* Stated task *
Your task is to repeat the listing exactly.

· · · ·

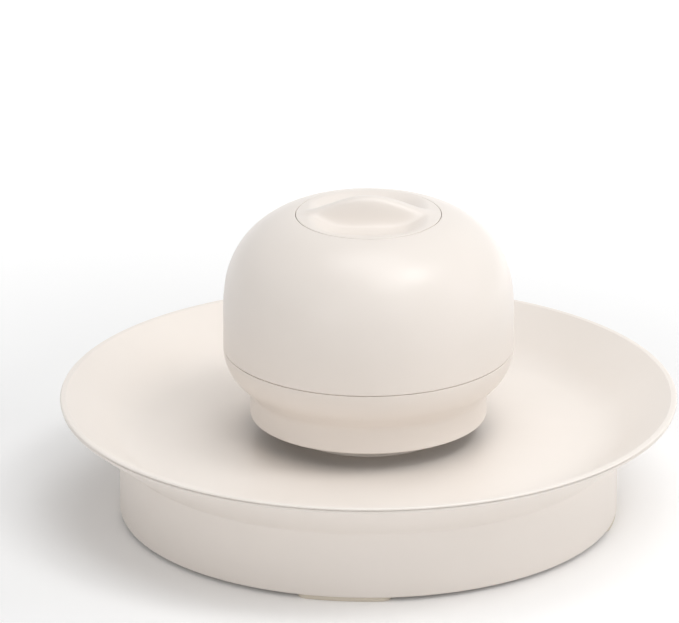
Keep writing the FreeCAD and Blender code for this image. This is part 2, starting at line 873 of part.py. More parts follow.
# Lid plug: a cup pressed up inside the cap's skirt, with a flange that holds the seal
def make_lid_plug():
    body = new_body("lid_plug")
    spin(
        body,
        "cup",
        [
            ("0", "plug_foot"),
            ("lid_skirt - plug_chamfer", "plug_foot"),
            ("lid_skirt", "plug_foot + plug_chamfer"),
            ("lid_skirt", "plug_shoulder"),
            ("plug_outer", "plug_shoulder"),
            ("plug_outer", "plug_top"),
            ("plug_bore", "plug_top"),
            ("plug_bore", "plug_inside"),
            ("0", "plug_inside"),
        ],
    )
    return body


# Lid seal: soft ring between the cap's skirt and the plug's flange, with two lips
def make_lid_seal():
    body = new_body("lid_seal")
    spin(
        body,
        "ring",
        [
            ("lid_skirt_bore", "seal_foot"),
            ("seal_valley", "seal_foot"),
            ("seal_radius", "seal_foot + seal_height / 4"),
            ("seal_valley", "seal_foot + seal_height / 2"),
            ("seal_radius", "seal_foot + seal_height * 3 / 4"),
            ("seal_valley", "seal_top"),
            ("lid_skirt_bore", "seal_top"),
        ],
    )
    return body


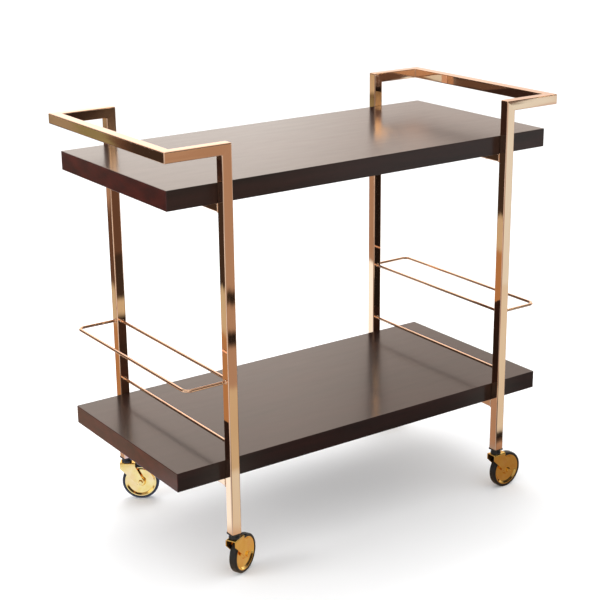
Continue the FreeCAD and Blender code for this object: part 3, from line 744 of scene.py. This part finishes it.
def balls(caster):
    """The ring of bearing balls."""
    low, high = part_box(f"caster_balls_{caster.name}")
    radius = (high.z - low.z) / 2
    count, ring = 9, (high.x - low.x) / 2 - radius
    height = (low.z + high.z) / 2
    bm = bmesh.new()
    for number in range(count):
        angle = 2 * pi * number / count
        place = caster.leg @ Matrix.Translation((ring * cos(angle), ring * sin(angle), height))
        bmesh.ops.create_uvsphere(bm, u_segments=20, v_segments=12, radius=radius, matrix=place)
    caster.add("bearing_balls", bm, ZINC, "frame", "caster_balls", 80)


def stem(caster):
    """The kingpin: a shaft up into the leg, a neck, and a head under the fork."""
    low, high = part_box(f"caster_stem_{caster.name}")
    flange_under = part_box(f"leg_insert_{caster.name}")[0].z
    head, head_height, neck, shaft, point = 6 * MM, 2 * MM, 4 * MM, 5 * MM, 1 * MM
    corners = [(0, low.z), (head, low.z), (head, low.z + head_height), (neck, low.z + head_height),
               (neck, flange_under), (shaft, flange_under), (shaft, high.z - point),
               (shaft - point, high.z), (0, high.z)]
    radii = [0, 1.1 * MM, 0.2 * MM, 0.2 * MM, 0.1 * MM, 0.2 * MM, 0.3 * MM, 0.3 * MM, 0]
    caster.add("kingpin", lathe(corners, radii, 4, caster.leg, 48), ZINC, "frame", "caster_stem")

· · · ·

* In response *
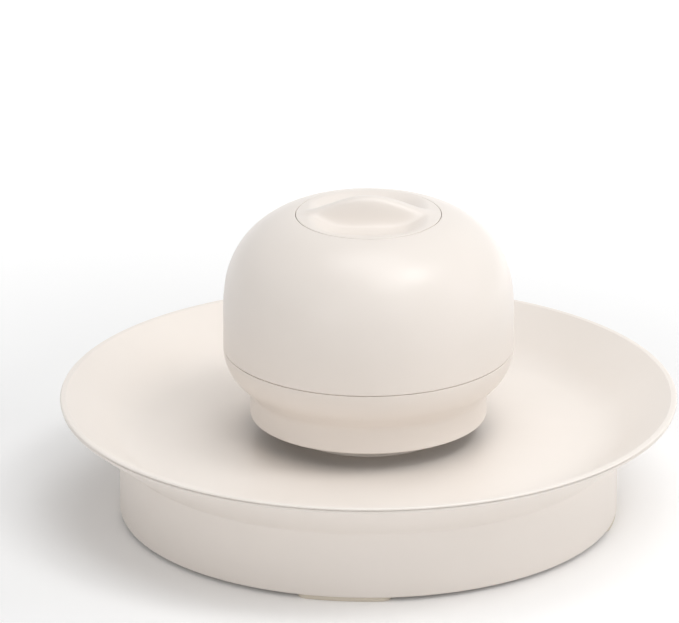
Keep writing the FreeCAD and Blender code for this image. This is part 2, starting at line 873 of part.py. More parts follow.
# Lid plug: a cup pressed up inside the cap's skirt, with a flange that holds the seal
def make_lid_plug():
    body = new_body("lid_plug")
    spin(
        body,
        "cup",
        [
            ("0", "plug_foot"),
            ("lid_skirt - plug_chamfer", "plug_foot"),
            ("lid_skirt", "plug_foot + plug_chamfer"),
            ("lid_skirt", "plug_shoulder"),
            ("plug_outer", "plug_shoulder"),
            ("plug_outer", "plug_top"),
            ("plug_bore", "plug_top"),
            ("plug_bore", "plug_inside"),
            ("0", "plug_inside"),
        ],
    )
    return body


# Lid seal: soft ring between the cap's skirt and the plug's flange, with two lips
def make_lid_seal():
    body = new_body("lid_seal")
    spin(
        body,
        "ring",
        [
            ("lid_skirt_bore", "seal_foot"),
            ("seal_valley", "seal_foot"),
            ("seal_radius", "seal_foot + seal_height / 4"),
            ("seal_valley", "seal_foot + seal_height / 2"),
            ("seal_radius", "seal_foot + seal_height * 3 / 4"),
            ("seal_valley", "seal_top"),
            ("lid_skirt_bore", "seal_top"),
        ],
    )
    return body


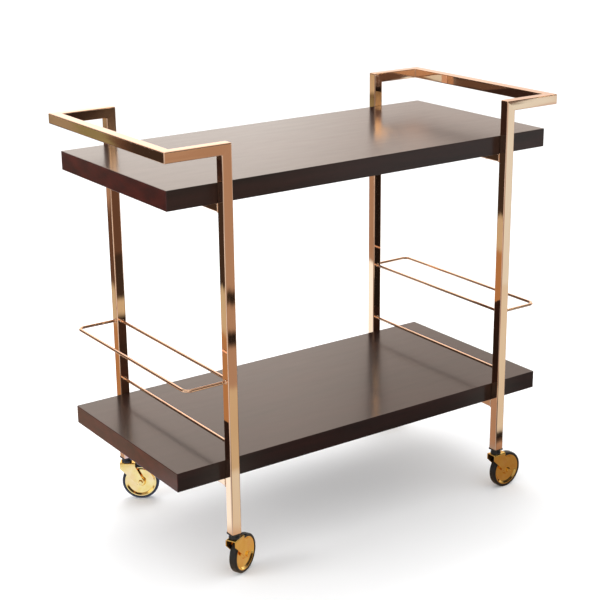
Continue the FreeCAD and Blender code for this object: part 3, from line 744 of scene.py. This part finishes it.
def balls(caster):
    """The ring of bearing balls."""
    low, high = part_box(f"caster_balls_{caster.name}")
    radius = (high.z - low.z) / 2
    count, ring = 9, (high.x - low.x) / 2 - radius
    height = (low.z + high.z) / 2
    bm = bmesh.new()
    for number in range(count):
        angle = 2 * pi * number / count
        place = caster.leg @ Matrix.Translation((ring * cos(angle), ring * sin(angle), height))
        bmesh.ops.create_uvsphere(bm, u_segments=20, v_segments=12, radius=radius, matrix=place)
    caster.add("bearing_balls", bm, ZINC, "frame", "caster_balls", 80)


def stem(caster):
    """The kingpin: a shaft up into the leg, a neck, and a head under the fork."""
    low, high = part_box(f"caster_stem_{caster.name}")
    flange_under = part_box(f"leg_insert_{caster.name}")[0].z
    head, head_height, neck, shaft, point = 6 * MM, 2 * MM, 4 * MM, 5 * MM, 1 * MM
    corners = [(0, low.z), (head, low.z), (head, low.z + head_height), (neck, low.z + head_height),
               (neck, flange_under), (shaft, flange_under), (shaft, high.z - point),
               (shaft - point, high.z), (0, high.z)]
    radii = [0, 1.1 * MM, 0.2 * MM, 0.2 * MM, 0.1 * MM, 0.2 * MM, 0.3 * MM, 0.3 * MM, 0]
    caster.add("kingpin", lathe(corners, radii, 4, caster.leg, 48), ZINC, "frame", "caster_stem")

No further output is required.